Deegan: program and interface least durable parts of electronic editions, however this division of intellectual capital that externalizes program and interface dissolves with inclusion of digitally native, electronic literature as the subject of scholarly editions.

(365-366) We might expand the distinction to a fivefold one: data, metadata, links, program, and interface. The first three contain the intellectual capital in an edition; the last two are (should be?) external. However important the programs used to create and deliver the edition and however important the interface through which it is accessed, scholars must always remember that these parts of any electronic edition are the least durable.

Creating Preservable Assets
(366) One relatively straightforward approach is to produce a fixed edition on some stable medium at regular stages in its life, as is being done for
The Cambridge Edition of the Works of Ben Jonson, described by David Gants.
(367) While this volume deals primarily with electronic textual editions, such is the power of the medium that other media can be included, which all must be created according to standards and stored in a format that is nonproprietary and well supported.

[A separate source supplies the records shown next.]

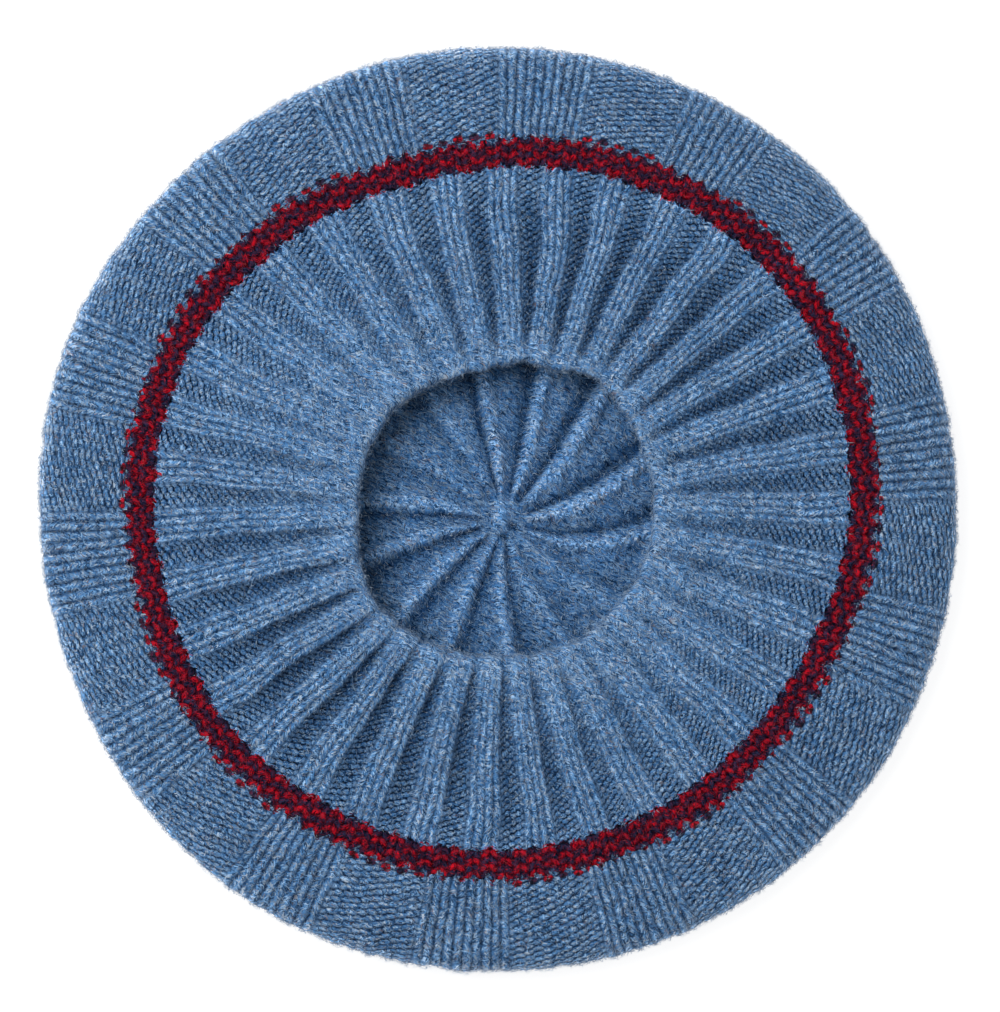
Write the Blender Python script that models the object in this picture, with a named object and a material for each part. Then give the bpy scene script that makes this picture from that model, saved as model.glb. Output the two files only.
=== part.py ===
"""A knitted ribbed beret that lies flat on its crown, with its opening up.

Rings of fabric lie inside one another, with a narrow clearance at each change: the crown with its
decrease lines, the panels under the outer fold and over it, the two-colour stripe, and the ribbed
band that gathers to the opening. Each ring is a wall of fabric: an outer skin worked out from a
short section table, and an inner skin one wall's thickness behind it.

Metres, +Z up. The origin is under the middle of the outline, on the surface that the beret lies on.
Bearings are in degrees, counted from +X towards +Y.
"""

import bmesh
import bpy
import numpy as np

MM = 0.001

# Sizes seen from above
OUTLINE_RADIUS = 141.0 * MM
UNDERSIDE_WIDTH = 23.0 * MM
PANEL_RING_WIDTH = 27.15 * MM
STRIPE_WIDTH = 8.3 * MM
OPENING_RADIUS = 45.3 * MM
OPENING_OFFSET_X = 2.15 * MM
OPENING_OFFSET_Y = -0.6 * MM
GATHER_OFFSET_X = 2.0 * MM
GATHER_OFFSET_Y = -3.6 * MM

# Heights: of the stripe above the surface that the beret lies on, of the rim above the stripe, and of
# the hem that turns down inside the rim
STRIPE_HEIGHT = 17.5 * MM
RIM_RISE = 4.0 * MM
HEM_DEPTH = 6.0 * MM

# Fabric
WALL = 2.8 * MM
RIB_RELIEF = 2.2 * MM
PANEL_STEP = 0.8 * MM
STRIPE_PUFF = 0.35 * MM
SPOKE_WIDTH = 5.0 * MM
SPOKE_RELIEF = 1.5 * MM
KNOT_RADIUS = 4.0 * MM
KNOT_HEIGHT = 2.2 * MM
HEM_ROUNDING = 1.0 * MM
SEAM_CLEARANCE = 0.3 * MM

# What follows from the sizes: the radius of the crown's edge and of the stripe's middle line
CROWN_RADIUS = OUTLINE_RADIUS - UNDERSIDE_WIDTH
STRIPE_RADIUS = OUTLINE_RADIUS - PANEL_RING_WIDTH - STRIPE_WIDTH / 2

# Counts
RIB_COUNT = 35
PANEL_PAIR_COUNT = 14
SPOKE_COUNT = 14
STRIPE_COLUMNS = 70
OUTLINE_SAMPLES = 720

# Bearings of the first rib's middle, of the first knit panel's edge and of the first spoke
FIRST_RIB = 0.0
FIRST_PANEL = 0.8
FIRST_SPOKE = 21.0
SPOKE_TWIST = 8.0

FULL_TURN = 360.0
UPWARD = (0.0, 0.0, 1.0)
DOWNWARD = (0.0, 0.0, -1.0)
SMOOTH_ANGLE = np.radians(40.0)

# How each edge departs from a circle. Columns: waves in a turn, then the share of the radius that
# the wave adds with the cosine and with the sine of the bearing.
OUTLINE_WAVES = (
    (2, -0.0035, 0.0005),
    (3, -0.0004, 0.0015),
    (4, -0.0022, -0.0022),
    (5, -0.0009, 0.0015),
    (6, 0.0, -0.0013),
)
STRIPE_WAVES = (
    (1, 0.0085, 0.0108),
    (2, 0.0088, 0.0155),
    (3, -0.0020, 0.0105),
    (4, -0.0019, -0.0009),
    (5, 0.0033, 0.0005),
    (8, 0.0009, -0.0021),
)
OPENING_WAVES = (
    (2, 0.0025, 0.0275),
    (3, -0.0085, 0.0020),
    (4, -0.0245, 0.0),
    (5, 0.0145, 0.0),
)
CROWN_WAVES = ()

# How the soft upper side sags and swells round the beret. Columns: waves in a turn, then the share of
# the height that the wave adds with the cosine and with the sine of the bearing.
SAG_WAVES = (
    (2, 0.020, 0.014),
    (3, -0.012, 0.018),
    (5, 0.010, -0.008),
)

# How the knitting shifts round the beret, in rows at equal steps of bearing from +X on. Columns: the
# degrees by which the ribs are shifted at the stripe, the further degrees by which they lean at the
# opening, the share of the full relief that the ribs have at the opening, and the degrees by which the
# panels are shifted.
DRIFT = (
    (0.1, 1.7, 0.70, 0.4),
    (0.0, 0.9, 1.10, 1.8),
    (-1.2, -0.7, 1.10, 0.6),
    (-2.9, -2.0, 1.10, -0.7),
    (-2.9, 1.0, 0.55, -1.8),
    (-0.9, -0.5, 0.30, -0.8),
    (-1.9, -2.1, 0.65, -0.5),
    (-2.2, -0.2, 1.15, 0.7),
    (-0.8, -3.4, 1.15, 1.0),
    (-0.2, -2.4, 0.95, 0.8),
    (-1.4, -2.3, 0.55, -1.0),
    (-1.4, 0.8, 0.40, -1.4),
)
RIB_SHIFT, RIB_LEAN, RIB_DEPTH, PANEL_SHIFT = zip(*DRIFT)

# One rib and its valley, which is deepest close behind the rib. Columns: half widths of the rib, share
# of the valley, share of the rib relief by which the face lies below the rib's top.
RIB_PROFILE = (
    (-0.95, 0.0, 0.6),
    (-0.55, 0.0, 0.0),
    (0.55, 0.0, 0.0),
    (0.95, 0.0, 0.75),
    (1.0, 0.35, 1.0),
)
# One knit panel and its purl panel. Columns: share of the pitch, share of the panel step by which the
# face lies below the knit ribs.
PANEL_PROFILE = (
    (0.03, 0.0),
    (0.17, 0.0),
    (0.33, 0.0),
    (0.47, 0.0),
    (0.53, 1.0),
    (0.67, 0.7),
    (0.83, 0.7),
    (0.97, 1.0),
)

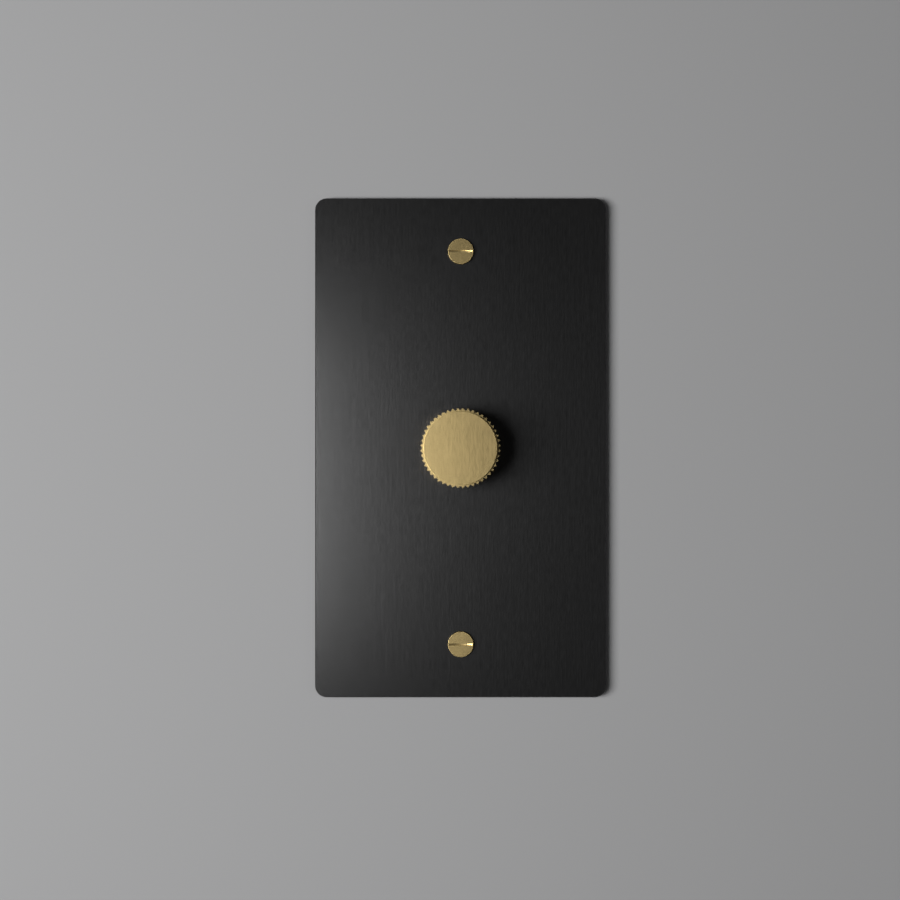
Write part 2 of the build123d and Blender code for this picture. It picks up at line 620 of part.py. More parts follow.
def stack_outline():
    outline = Rectangle(2 * stack_half_width, 2 * stack_half_height)
    outline -= Circle(BUSHING_RADIUS + BUSHING_HOLE_CLEARANCE)
    outline -= Pos(LOCATING_PIN_OFFSET, 0) * Circle(LOCATING_PIN_RADIUS + BUSHING_HOLE_CLEARANCE)
    for x, z in post_places:
        outline -= Pos(x, z) * Circle(HOUSING_SCREW_RADIUS + THREAD_CLEARANCE)
    return outline


def pad_size():
    return PAD_WIDTH, POWER_BODY_HEIGHT + POWER_TAB_HEIGHT + 2 * PAD_MARGIN


def pad_centre_z():
    return (power_bottom_z + power_top_z + POWER_TAB_HEIGHT) / 2


def make_heat_spreader():
    outline = stack_outline() - Pos(0, power_tab_z) * Circle(POWER_SCREW_RADIUS + THREAD_CLEARANCE)
    return slab(outline, strap_back, sheet_front)


def make_insulating_sheet():
    width, height = pad_size()
    window = Rectangle(width + 2 * PAD_WINDOW_AIR, height + 2 * PAD_WINDOW_AIR)
    return slab(stack_outline() - Pos(0, pad_centre_z()) * window, sheet_front, stack_back)


# Potentiometer
def make_bushing():
    bushing = rod(BUSHING_RADIUS, bushing_front, stack_back)
    bushing += rod(POT_RADIUS, stack_back, flange_back)
    skirt_back = rotor_front - POT_INNER_AIR
    bushing += tube(skirt_outer_radius, skirt_inner_radius, flange_back, skirt_back)
    pin_front = stack_back - LOCATING_PIN_LENGTH
    bushing += rod(LOCATING_PIN_RADIUS, pin_front, stack_back, x=LOCATING_PIN_OFFSET)
    return bushing - rod(SHAFT_RADIUS + SHAFT_RUNNING_CLEARANCE, bushing_front, flange_back)


def track_tab(side_air):
    half_width = TRACK_TAB_WIDTH / 2 + side_air
    z_span = (-track_tab_reach - side_air, -ROTOR_SHOULDER_RADIUS - TRACK_HOLE_AIR)
    return block((-half_width, half_width), (track_front, track_back), z_span)


def make_pot_case():
    case = rod(POT_RADIUS, flange_back, pot_back)
    case -= rod(pot_inner_radius, flange_back, track_back)
    case -= rod(ROTOR_HUB_RADIUS + ROTOR_BORE_CLEARANCE, flange_back, pot_back)
    case += sector(
        pot_inner_radius + POT_WALL / 2, ROTOR_DISC_RADIUS + ROTOR_STOP_AIR,
        -90, stop_half_angle, rotor_front, rotor_disc_back,
    )
    return case - track_tab(POT_INNER_AIR)


def make_track():
    track = rod(pot_inner_radius - POT_INNER_AIR, track_front, track_back) + track_tab(0)
    track -= rod(ROTOR_HUB_RADIUS + TRACK_HOLE_AIR, track_front, track_back)
    for k in (-1, 0, 1):
        track -= make_pot_terminal(k, BOARD_LEAD_CLEARANCE)
    return track


def make_pot_terminal(k, air=0.0):
    half_width = TRACK_TERMINAL_WIDTH / 2 + air
    x = k * TRACK_TERMINAL_PITCH
    leg_bottom = TRACK_TERMINAL_THICKNESS - track_tab_reach
    leg_top = leg_bottom + TRACK_TERMINAL_THICKNESS
    pad_front = track_front - TRACK_TERMINAL_THICKNESS
    x_span = (x - half_width, x + half_width)
    leg = block(x_span, (pad_front, lead_tip), (leg_bottom - air, leg_top + air))
    if air:
        return leg
    return leg + block(x_span, (pad_front, track_front), (leg_bottom, -POT_RADIUS))


def make_pot_terminals():
    return [make_pot_terminal(k) for k in (-1, 0, 1)]


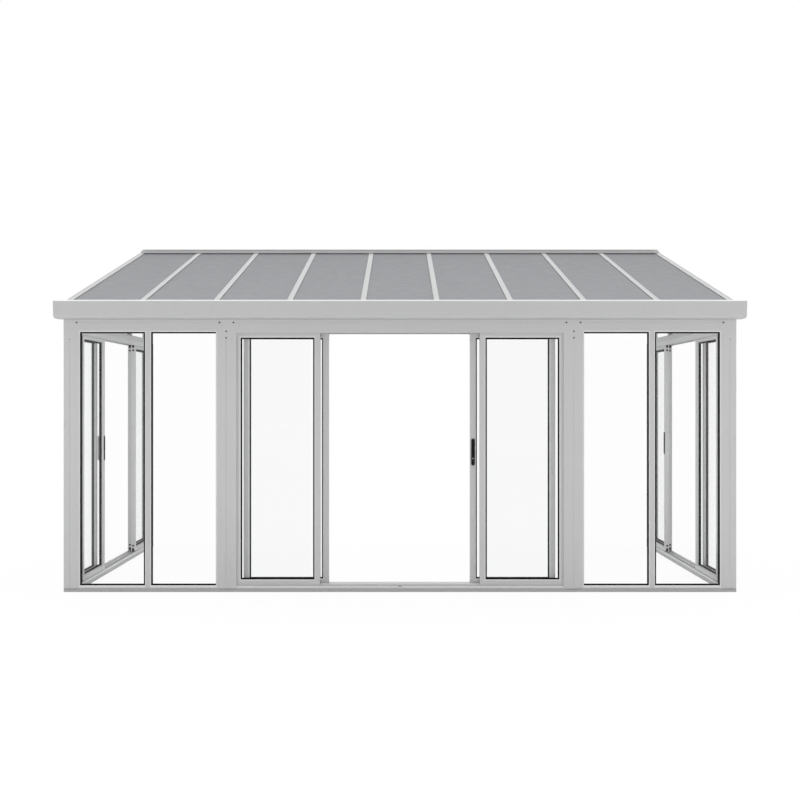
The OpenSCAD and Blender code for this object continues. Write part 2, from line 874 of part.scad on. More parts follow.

Eaves observes that editors of multimedia editions should
double-edit: edit first in discrete, then in integrated media.

Applying Data Standards

Deegan: CCS link of cultural bias in encoding recommends ASCII entity references over direct Unicode; see Case and Gee.

(367) For text, the ASCII standard should always be used, with markup added that is also in ASCII. There has been great progress in the presentation of special characters through the Unicode standard, but it is preferable that characters be encoded as entity references that can be displayed in Unicode than encoded as Unicode itself.
(368) Image data should be captured at the best quality possible to reveal all significant information about the original, then stored in a nonproprietary file format using only lossless compression (if compression is used at all).
(369) The long-term prospects of electronic editions are also affected by the naming conventions used. . . . Work is being done on alternatives to URLs. Uniform resource names (URNs) identify a piece of information independent of its location: if the location changes, the information can still be found. One type of identifier that has been adopted by a number of publishers is the digital object identifier (DOI). DOIs are persistent names that link to some form of redirection.
(369) The problem with using these specifications [Xlink and Xpointer] is that there is more of a learning curve when linking is done through pointing and clicking in various kinds of authoring software. Bur for long-term security, links must be separated from programs.

Unsworth, John, Katherine O’Brien O’Keeffe, and Lou Burnard. Electronic Textual Editing. New York: Modern Language Association of America, 2006. Print.